Если культура остается горизонтальной, вместо того чтобы тянуться ввысь, то это всегда и повсюду означает невыделенность творящего высокую культуру слоя, недостаточную иерархичность в строении общества. Слабость иерархического принципа, инстинктивное отталкивание от него было всегда характерной чертой России. Великим воспитателем западного мира — идеи службы, идеи чести, идеи оправданного неравенства — был феодализм, которого Россия не знала, ибо отдельные учреждения, родственные феодальным и существовавшие у нас, целостным его смыслом не обладали, а главное, были всего лишь утилитарными приемами государственной власти, тогда как феодализм на Западе был всеми разделявшимся образом мысли, способом представлять себе общественные отношения, из которого выросли конкретные формы государственного устройства. В том-то и заключалось особое положение уже и Древней Руси, что в ней государство и осуществлявший государственную власть правящий слой оставались чем-то внеположным по отношению к народу, не соединенному с ними теми многочисленными связями, какие рождает иерархически построенное общество. Сами выражения «правящий слой», «культурный слой» подходят более к России, нежели к другим странам, где правящую или творчески наиболее активную часть народа не снимешь с его толщи, как «слой», как сливки с молока, потому что при большом количестве промежуточных ступеней нельзя и разобрать, где начинаются сливки и где кончается молоко; одна Россия всегда была похожа на огромную ватрушку из отличного теста, которую скаредная хозяйка едва прикрыла тонким слоем творога. Иностранцам народ и культурный слой всегда казались у нас чуть ли не двумя разными народами. Дело тут не в этнической чуждости, хоть и она сыграла роль, особенно в киевской и петербургской России (но не решающую, как видно по сравнению с совсем иной судьбой завоеванной норманнами Англии); дело в том безучастии, с каким смотрел на свою историю и на культурное творчество верхов народ, тяготевший не к исторической, а скорей к фольклорной жизни.

Рассказ летописи о призвании варягов, как бы ни толковали историки его прямой смысл, имеет еще и смысл символический. Варягами, хоть и самого русского корня были московские бояре, варягов призывал из-за границы или воспитывал у себя дома Петр, варяжским делом была и российская империя, и русская революция, да и нас самих, эмиграцию, можно возвести к некоему изгнанию варягов.
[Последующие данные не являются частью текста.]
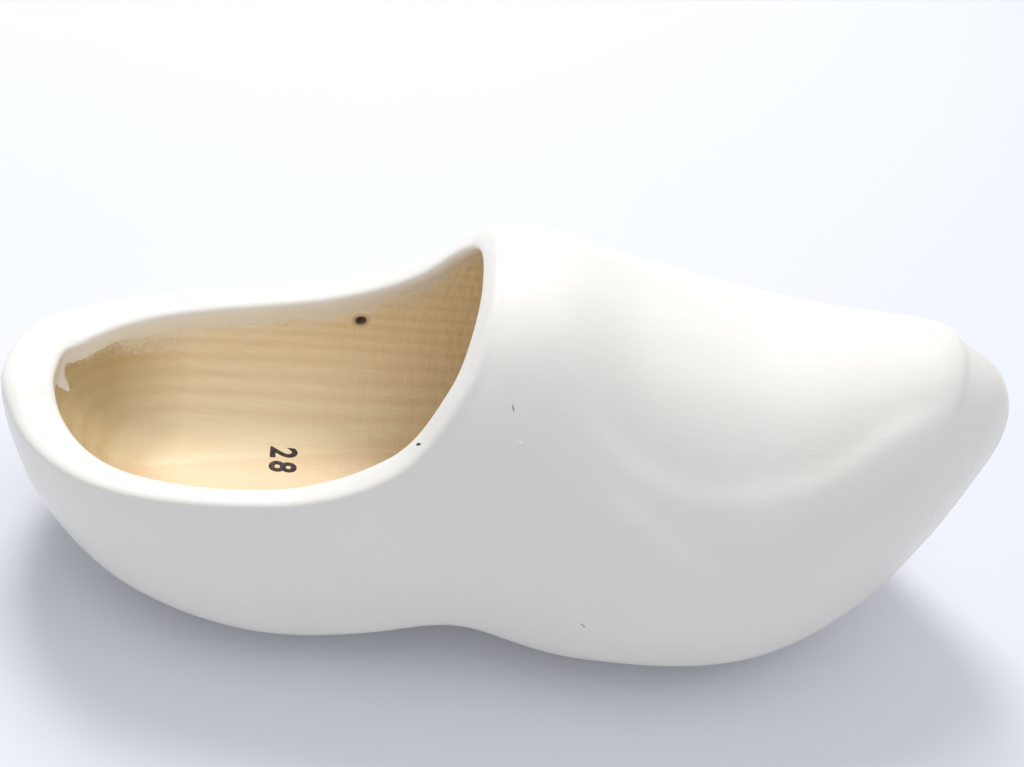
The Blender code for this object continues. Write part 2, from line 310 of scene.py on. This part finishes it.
def sectionPoints(x, section, angle):
    # angle 0 is the sole, minus and plus pi the crown by the outer and the inner side
    lateral, up = angle < 0, np.cos(angle)
    edge = np.where(lateral, section["lateral"], section["medial"])
    widest = np.where(lateral, section["lateralWidest"], section["medialWidest"])
    above = np.where(lateral, section["lateralAbove"], section["medialAbove"])
    corner = np.where(up > 0, section["below"], above)
    limit = np.where(up > 0, section["sole"], section["crown"])
    y = section["spine"] + (edge - section["spine"]) * np.abs(np.sin(angle)) ** (2 / np.maximum(corner, 2))
    z = widest + (limit - widest) * np.abs(up) ** (2 / corner)
    return np.stack([x + clog["skew"] * y, y, np.maximum(z, 0)], -1)


def rimAngle(section, side, height):
    widest = section[side + "Widest"]
    above = height > widest
    limit = np.where(above, section["crown"], section["sole"])
    corner = np.where(above, section[side + "Above"], section["below"])
    room = np.where(limit == widest, 1, limit - widest)
    share = np.where(limit == widest, 1, np.clip(np.abs((height - widest) / room), 0, 1))
    angle = np.arccos(share ** (corner / 2))
    angle = np.where(above, math.pi - angle, angle)
    return -angle if side == "lateral" else angle


def rimOuter(s):
    top = float(outside(np.array(clog["mouthLength"]))["crown"])
    return clog["mouthLength"] * spline(rimForward, s), spline(rimHeight + [(1, top)], s)


def rimInner(s):
    x, z = rimOuter(s)
    frontX = np.array(clog["mouthLength"] + rimInset[-1][1])
    drop = float(hollow(frontX)["crown"]) - float(rimOuter(1)[1])
    return x + spline(rimInset, s), z + drop * smooth(.6, 1, s)


def rimShare(row, mouthRows):
    return np.sin(math.pi / 2 * row / mouthRows) ** 2


def surfaceGrid(rim, section, end, mouthRows, noseRows, columns):
    # rows run from the outer rim under the foot to the inner rim, and past the mouth they close over the top
    i = np.arange(mouthRows + noseRows + 1)
    top = np.minimum(i, mouthRows)
    topX, topZ = rim(rimShare(top, mouthRows))
    underX = topX + clog["rowLean"] * top / mouthRows     # every row leans forward under the foot
    forward = np.sin(math.pi / 2 * np.maximum(i - mouthRows, 0) / noseRows)[:, None]
    across = np.arange(columns + 1) / columns
    lean = np.abs(np.sin(math.pi * across)) ** .8
    x = topX[:, None] + (underX - topX)[:, None] * lean
    x = x + (end - x) * forward
    low = rimAngle(section(topX), "lateral", topZ)[:, None]
    high = rimAngle(section(topX), "medial", topZ)[:, None]
    return sectionPoints(x, section(x), low + (high - low) * across)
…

Варяги правили Россией, как умели, встречая иногда активное сопротивление Разиных и Пугачевых, а гораздо чаще — пассивное, всего русского населения. Руководились они обыкновенно правилами хищнического хозяйства, т. е. стремились добиться немедленных результатов, не слишком думая о будущем. Государству нужны были служилые люди, и оно их добыло самым простым способом: раздачей крестьянских земель, а затем и прикреплением крестьян к этим землям; служилый человек получил кров и стол, а государство, передав ему заботу о крестьянах, само от этой заботы избавилось. Организовать население более совершенным образом оно не умело, да население и довольствовалось теми старыми горизонтальными формами организации, которыми издревле обладало, стремясь в остальном не столько государство освоить, сколько от государства убежать. Городская и корпоративная жизнь у нас не расцвела, кроме Новгорода и Пскова, которых на всю Россию было мало и которые погибли от неумения государственной власти понять свою задачу иначе как уравнительно. Равнина располагает к равенству — в свободе или рабстве. Допетровское государство равенства не уничтожило, но сверху всех равно придавило своим аппаратом — потому что правящий класс только этим аппаратом и был, не больше, — придавило, но не пронизало, ни к государственной, ни к культурно-творческой работе по-настоящему не привлекло: «все» остались народом, но не стали нацией.